У мышонка была острая, как у лисы, мордочка, из кончика носа торчали редкие волосинки. Черные глазки-бусинки… В общем, ничего особенного, таких безделушек полно. Единственное – мышонка упаковали в прочную белую смирительную рубашку. Лапки его были спеленуты так туго, что пошевелить их не было никакой возможности. На груди мышонка красовалась надпись по-английски: «Осторожно: пациент буйный».

В том, что мышонок не может двигаться, виновата исключительно смирительная рубашка, рассуждал Ханио. Результатом его логических умозаключений стал вывод: заурядная внешность мышонка связана с тем, что он ненормальный.

– Ну что, дружок? – обратился к мышонку Ханио, но ответа не услышал. Может, он мизантроп?
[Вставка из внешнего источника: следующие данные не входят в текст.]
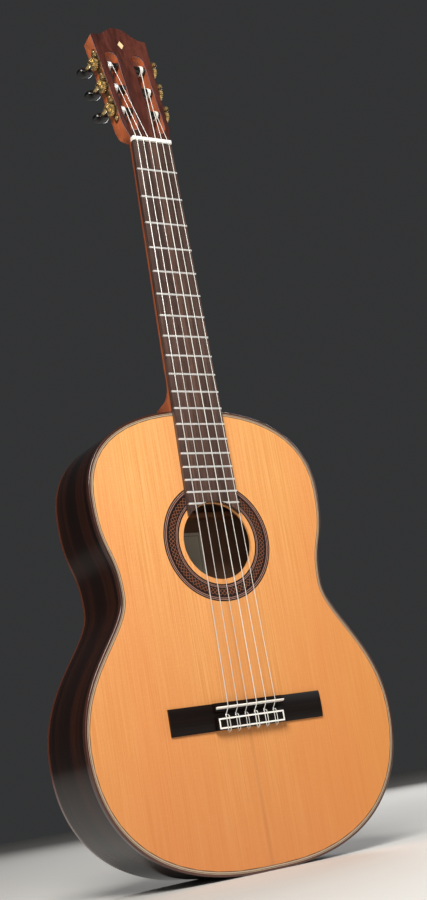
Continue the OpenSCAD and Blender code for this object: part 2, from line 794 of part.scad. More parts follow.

Выяснять, к каким грызунам относится мышонок – к деревенским или городским, Ханио не собирался, и все же было ощущение, что его выманил в Токио из глуши какой-то его пронырливый собрат. Большой город обрушился на мышонка всей своей тяжестью и раздавил. Из-за этого у него, страдающего от одиночества, наверное, и случилось помешательство.

Ханио решил, не торопясь, поужинать с мышонком.

Устроил его на другом конце стола, заткнул салфетку за смирительную рубашку и стал готовить еду. Свихнувшийся мышонок сидел как пай-мальчик и ждал.

Подумав, чем бы таким угостить мышонка, Ханио взял сыр и кусочек стейка и мелко нарезал, чтобы тому было легче работать своими острыми зубками. Положив в тарелку свою порцию, уселся за стол.

– Ну же, дружок! Ешь, не стесняйся, – посоветовал Ханио.

Мышонок не отвечал. Похоже, кроме проблем с головой, у него еще было несварение желудка.

– Эй! Ты чего не ешь? Я так старался, готовил. Не нравится, что ли?

Ответа, естественно, не последовало.

– Может, ты под музыку есть любишь? Красиво жить не запретишь. Сейчас заведу что-нибудь спокойное, чтобы тебе понравилось.

Он встал из-за стола, включил стерео и поставил «Затонувший собор» Дебюсси.

Мышонок по-прежнему угрюмо молчал.

– Ну ты чудак! Ты же мышь, лапы тебе не нужны, чтобы есть.

Молчание. Ханио вдруг вышел из себя:

– Стряпня моя не нравится? Тогда получай. – Он схватил тарелку с кусочками мяса и ткнул ее мышонку прямо в морду.

От толчка тот сразу свалился со стула на пол. Ханио поднял мышонка двумя пальцами:

– Что такое? Никак, сдох? Немного же тебе надо. Не стыдно, а? Эй! На похороны не надейся. И поминать тебя не буду. Мышь – она и есть мышь. Твое место в какой-нибудь грязной норе. От тебя живого толку ноль. Да и от дохлого тоже.

С этими словами он зашвырнул мертвого мышонка на буфет. Потом положил в рот кусочек стейка с мышиной тарелки. Мясо оказалось очень вкусным, сладким, как конфета.

Слушая Дебюсси, Ханио погрузился в раздумья:

«Со стороны все это, верно, выглядит как дурацкая игра, затеянная одиноким человеком, желающим избавиться от одиночества. Но когда одиночество превращается во врага – это страшно. А для меня оно – помощник, союзник. Тут и сомнений быть не может».

В этот момент в дверь кто-то еле слышно постучал.

10

Ханио открыл дверь. На пороге стояла невзрачная женщина средних лет с пучком на голове.

– Я по объявлению.

– А-а, вот оно что! Проходите. Я ужинаю, подождете минутку?

– Извините за беспокойство.

Женщина робко вошла, оглядывая комнату.

Вряд ли какое-либо другое действие может быть импозантнее, чем покупка чужой жизни. Почему тогда у человека, явившегося по такому значительному делу, столь непрезентабельный вид?

Заканчивая ужин, Ханио то и дело посматривал на посетительницу. Судя по неуклюже сидевшему кимоно, явно не домохозяйка. Тип старой девы, преподающей английскую литературу в женском двухгодичном колледже. Круг общения у нее ограничен жизнерадостными студентками, а отсутствие на горизонте представителей мужского пола привело ее к убеждению, что молодиться нечего, надо оставаться самой собой. Бывает, что такие женщины оказываются гораздо моложе, чем выглядят.